FIGURE 3.1 Simplified schematic of the big data analysis pipeline. Major steps in the analysis of big data are shown in the flow at top. Below it are big data needs that make these steps challenging. SOURCE: Computing Community Consortium, February 2012.
data preparation. In contrast, there are many experts to conduct the analysis, but relatively little time is needed for this step. She stated that data preparation takes a long time, is idiosyncratic, and can limit analyses. She also noted that new data sets continually provide new challenges in big data, and many needs are not met by existing infrastructure.
Freire then provided an example of recent work in applying data science principles to New York City taxis. The raw data set consisted of 500,000 trips per day taken for more than 3 years, which yielded 150 GB of data. The data were not enormous, but they were complex and had spatial and temporal attributes. The data show an unusual degree of regularity; one can easily see temporal changes related to weekends and holidays. The goal was to allow city officials to explore the data visually. The work involved developing a spatiotemporal index that was based on an out-of-core k-dimensional tree (Ferreira et al., 2013) and a new interactive map view.
Freire stated that domain scientists do not know what is possible to do with
their data, and technologists do not know the domain, so there is an expertise gap. Freire quoted Alex Szalay (Faris et al., 2011), who described the ideal scientist as “π-shaped,” with deep knowledge in two fields and connections between them. Freire argued that although the data scientist is supposed to fill the expertise gap, in reality three people make up a “data scientist”: a database expert, a machine learning and statistics expert, and a visualization expert. She said that computer science and data management research have partly failed in that it has not been able to create usable tools for end users. Freire stated that the complexity of data science problems is often underestimated.

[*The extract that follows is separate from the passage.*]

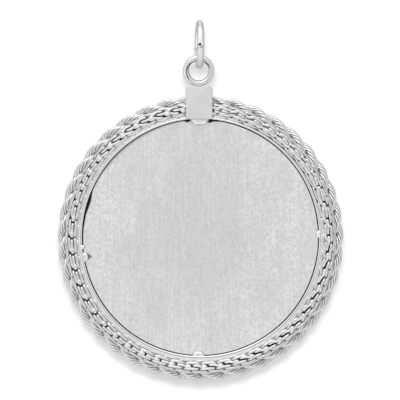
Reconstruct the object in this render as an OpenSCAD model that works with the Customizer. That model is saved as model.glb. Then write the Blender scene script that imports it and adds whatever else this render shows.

Freire was asked by a workshop participant how to prepare students in software while teaching them their domain science. She suggested adding a new course for students who do not have a computer science background. She noted that there were several boot-camp-style programs for Ph.D. science students but that their overall effectiveness is not known.
Participants also discussed the requirements for a data analyst, a topic discussed by Temple Lang during his presentation. One person posited that the single expert in databases, machine learning and statistics, and visualization that Freire described should also be knowledgeable in systems and tools. The database expertise should include computational environments, not just databases. Another participant described the data analyst as a “jazz player” rather than a “symphony player”—in other words, a data analyst should improvise and make decisions rapidly, which cannot be done if the analyst does not know the subject matter well.
Some participants discussed tools. One person noted that commercial tools (such as Spotfire6 and Tableau7) exist in a polished form and work in a variety of applications. Others responded, however, that students need training on these tools, and that a single tool does not usually solve complex data problems. A participant noted that students cannot afford a subscription to Tableau and argued that the existing tools should be open-source; however, open-source tools may not always be well curated.